* WHAT TO DO:
Copy the data exactly from the line that contains "for name, shape" through the line that contains "for node in", keeping both end lines and leaving out everything else.
begin DATA SEGMENT
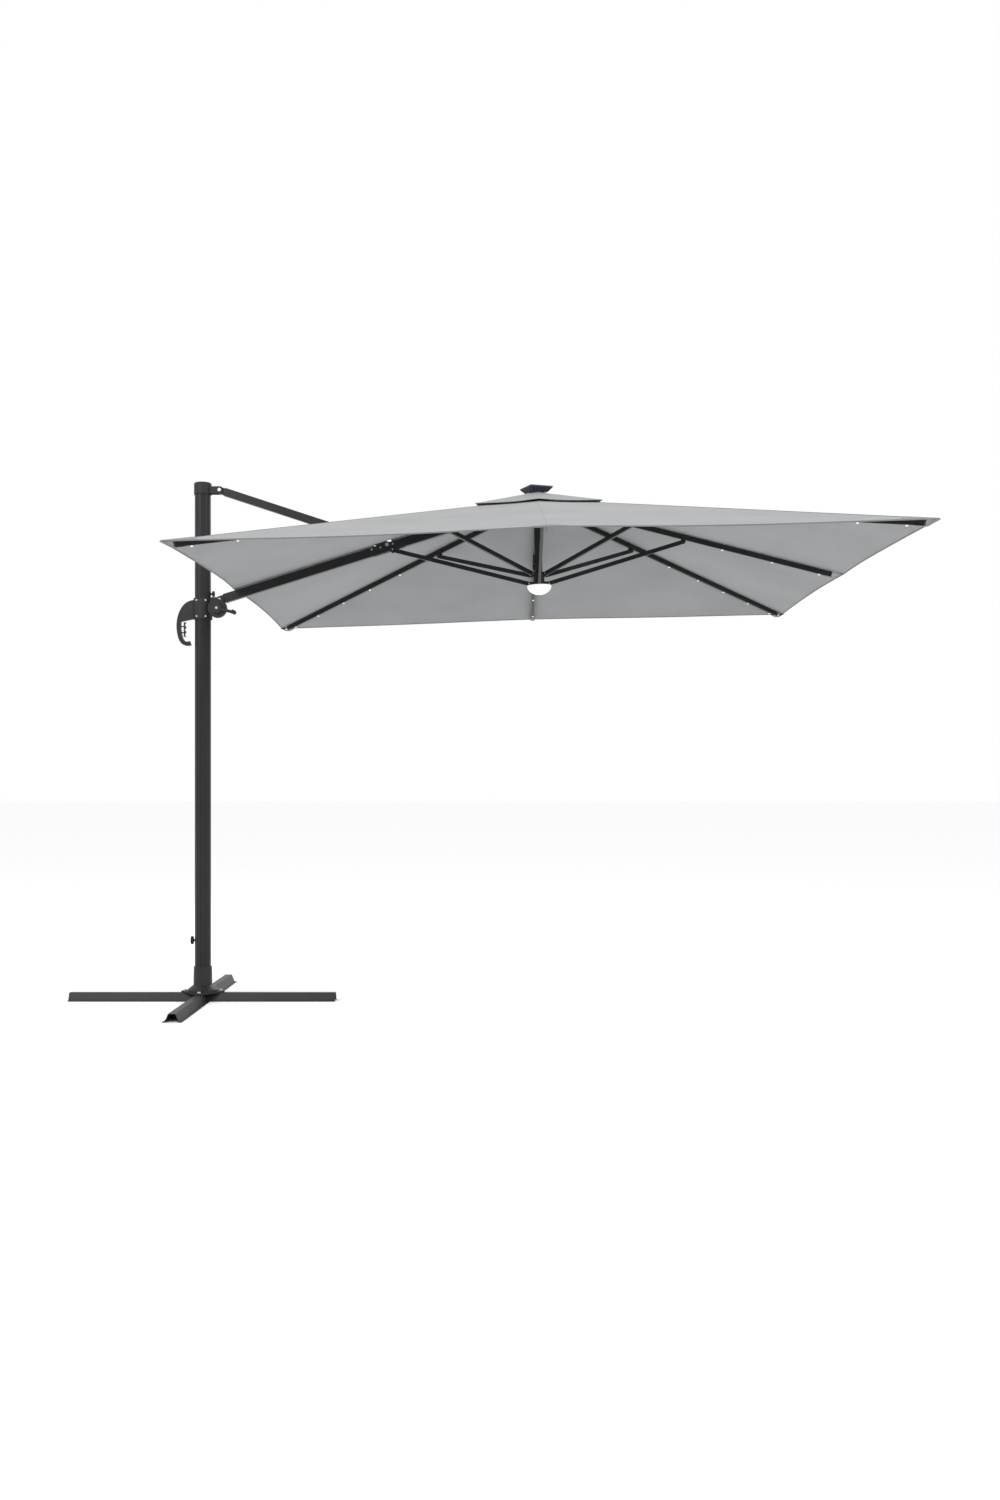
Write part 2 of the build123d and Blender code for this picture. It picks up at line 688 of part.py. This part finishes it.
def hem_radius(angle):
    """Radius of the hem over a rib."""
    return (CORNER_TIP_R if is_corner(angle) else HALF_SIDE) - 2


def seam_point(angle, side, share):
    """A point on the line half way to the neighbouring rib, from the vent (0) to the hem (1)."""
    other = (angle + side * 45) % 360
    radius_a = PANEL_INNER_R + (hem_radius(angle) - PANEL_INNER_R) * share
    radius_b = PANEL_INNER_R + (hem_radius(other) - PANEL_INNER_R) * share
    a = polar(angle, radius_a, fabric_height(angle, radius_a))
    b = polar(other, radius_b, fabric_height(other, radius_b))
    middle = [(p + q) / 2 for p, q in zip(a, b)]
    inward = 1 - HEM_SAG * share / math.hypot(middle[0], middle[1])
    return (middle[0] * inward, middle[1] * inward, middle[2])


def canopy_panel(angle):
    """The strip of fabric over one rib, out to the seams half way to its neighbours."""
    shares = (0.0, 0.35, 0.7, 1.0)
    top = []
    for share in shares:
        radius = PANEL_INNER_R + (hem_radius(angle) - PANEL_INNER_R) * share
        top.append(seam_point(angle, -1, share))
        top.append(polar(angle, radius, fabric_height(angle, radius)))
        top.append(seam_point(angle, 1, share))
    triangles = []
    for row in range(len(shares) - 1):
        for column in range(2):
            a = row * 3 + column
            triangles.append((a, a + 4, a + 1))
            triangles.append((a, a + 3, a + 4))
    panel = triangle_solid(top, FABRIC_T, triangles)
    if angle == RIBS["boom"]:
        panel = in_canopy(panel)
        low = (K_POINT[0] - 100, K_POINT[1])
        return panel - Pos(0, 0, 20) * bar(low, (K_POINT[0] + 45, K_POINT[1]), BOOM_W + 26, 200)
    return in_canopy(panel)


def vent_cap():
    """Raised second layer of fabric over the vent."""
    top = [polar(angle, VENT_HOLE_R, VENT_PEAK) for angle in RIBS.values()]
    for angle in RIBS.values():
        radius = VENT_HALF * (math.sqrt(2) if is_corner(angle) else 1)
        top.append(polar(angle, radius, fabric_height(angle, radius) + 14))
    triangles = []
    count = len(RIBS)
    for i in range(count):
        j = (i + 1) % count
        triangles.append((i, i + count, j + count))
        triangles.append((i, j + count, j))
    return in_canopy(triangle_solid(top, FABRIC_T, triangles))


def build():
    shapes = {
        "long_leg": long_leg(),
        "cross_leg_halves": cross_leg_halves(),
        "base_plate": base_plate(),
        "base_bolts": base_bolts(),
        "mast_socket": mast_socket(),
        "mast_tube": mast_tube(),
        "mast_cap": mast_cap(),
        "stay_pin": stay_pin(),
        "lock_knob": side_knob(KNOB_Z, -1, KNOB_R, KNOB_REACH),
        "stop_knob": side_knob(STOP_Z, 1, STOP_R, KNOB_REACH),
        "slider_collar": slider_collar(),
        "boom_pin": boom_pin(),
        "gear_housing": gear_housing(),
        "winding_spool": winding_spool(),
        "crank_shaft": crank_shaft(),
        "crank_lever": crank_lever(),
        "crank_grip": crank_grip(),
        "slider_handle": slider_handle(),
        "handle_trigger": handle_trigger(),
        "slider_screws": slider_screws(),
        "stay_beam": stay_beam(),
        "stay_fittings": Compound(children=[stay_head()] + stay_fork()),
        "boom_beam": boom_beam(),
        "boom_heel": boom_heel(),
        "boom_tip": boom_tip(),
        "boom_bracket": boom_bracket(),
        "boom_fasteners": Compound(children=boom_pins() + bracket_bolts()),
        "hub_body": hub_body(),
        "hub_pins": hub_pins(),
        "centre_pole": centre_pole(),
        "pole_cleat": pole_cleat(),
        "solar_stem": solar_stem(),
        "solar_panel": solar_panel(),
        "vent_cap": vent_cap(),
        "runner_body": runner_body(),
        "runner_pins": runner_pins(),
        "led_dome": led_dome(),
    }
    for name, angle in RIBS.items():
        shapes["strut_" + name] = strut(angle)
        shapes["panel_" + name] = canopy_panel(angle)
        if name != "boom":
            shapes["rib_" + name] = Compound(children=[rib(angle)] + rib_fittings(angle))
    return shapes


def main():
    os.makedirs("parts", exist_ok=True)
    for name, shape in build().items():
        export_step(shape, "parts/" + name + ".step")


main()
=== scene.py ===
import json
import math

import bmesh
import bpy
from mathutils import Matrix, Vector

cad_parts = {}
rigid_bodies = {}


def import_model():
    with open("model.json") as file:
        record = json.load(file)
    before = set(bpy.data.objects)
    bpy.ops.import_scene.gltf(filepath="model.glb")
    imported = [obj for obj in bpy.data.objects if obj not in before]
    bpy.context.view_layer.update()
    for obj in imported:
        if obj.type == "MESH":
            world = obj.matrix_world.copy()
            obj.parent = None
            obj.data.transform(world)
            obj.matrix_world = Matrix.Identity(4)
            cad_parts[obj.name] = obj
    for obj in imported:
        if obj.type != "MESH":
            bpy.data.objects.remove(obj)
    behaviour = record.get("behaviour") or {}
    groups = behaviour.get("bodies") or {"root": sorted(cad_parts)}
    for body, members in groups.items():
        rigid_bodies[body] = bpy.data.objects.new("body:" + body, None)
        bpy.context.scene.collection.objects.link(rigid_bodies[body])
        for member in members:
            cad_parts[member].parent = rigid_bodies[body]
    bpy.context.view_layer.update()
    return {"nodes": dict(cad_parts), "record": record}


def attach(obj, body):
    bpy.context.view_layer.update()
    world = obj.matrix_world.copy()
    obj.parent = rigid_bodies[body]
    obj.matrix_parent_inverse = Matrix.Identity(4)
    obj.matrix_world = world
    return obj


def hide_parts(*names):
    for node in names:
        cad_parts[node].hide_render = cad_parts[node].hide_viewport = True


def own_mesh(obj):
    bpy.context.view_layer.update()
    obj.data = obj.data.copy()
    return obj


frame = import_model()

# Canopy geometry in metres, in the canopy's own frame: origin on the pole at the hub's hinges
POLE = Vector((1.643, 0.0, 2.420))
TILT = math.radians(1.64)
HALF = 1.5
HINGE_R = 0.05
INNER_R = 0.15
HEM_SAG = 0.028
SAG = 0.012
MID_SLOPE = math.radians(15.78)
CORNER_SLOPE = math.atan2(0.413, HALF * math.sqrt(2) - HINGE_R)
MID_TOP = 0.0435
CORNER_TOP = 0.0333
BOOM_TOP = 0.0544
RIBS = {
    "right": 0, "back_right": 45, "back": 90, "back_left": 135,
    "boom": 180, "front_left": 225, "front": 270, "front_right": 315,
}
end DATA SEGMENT
* FULL OUTPUT:
    for name, shape in build().items():
        export_step(shape, "parts/" + name + ".step")


main()
=== scene.py ===
import json
import math

import bmesh
import bpy
from mathutils import Matrix, Vector

cad_parts = {}
rigid_bodies = {}


def import_model():
    with open("model.json") as file:
        record = json.load(file)
    before = set(bpy.data.objects)
    bpy.ops.import_scene.gltf(filepath="model.glb")
    imported = [obj for obj in bpy.data.objects if obj not in before]
    bpy.context.view_layer.update()
    for obj in imported:
        if obj.type == "MESH":
            world = obj.matrix_world.copy()
            obj.parent = None
            obj.data.transform(world)
            obj.matrix_world = Matrix.Identity(4)
            cad_parts[obj.name] = obj
    for obj in imported:
        if obj.type != "MESH":
            bpy.data.objects.remove(obj)
    behaviour = record.get("behaviour") or {}
    groups = behaviour.get("bodies") or {"root": sorted(cad_parts)}
    for body, members in groups.items():
        rigid_bodies[body] = bpy.data.objects.new("body:" + body, None)
        bpy.context.scene.collection.objects.link(rigid_bodies[body])
        for member in members:
            cad_parts[member].parent = rigid_bodies[body]
    bpy.context.view_layer.update()
    return {"nodes": dict(cad_parts), "record": record}


def attach(obj, body):
    bpy.context.view_layer.update()
    world = obj.matrix_world.copy()
    obj.parent = rigid_bodies[body]
    obj.matrix_parent_inverse = Matrix.Identity(4)
    obj.matrix_world = world
    return obj


def hide_parts(*names):
    for node in names:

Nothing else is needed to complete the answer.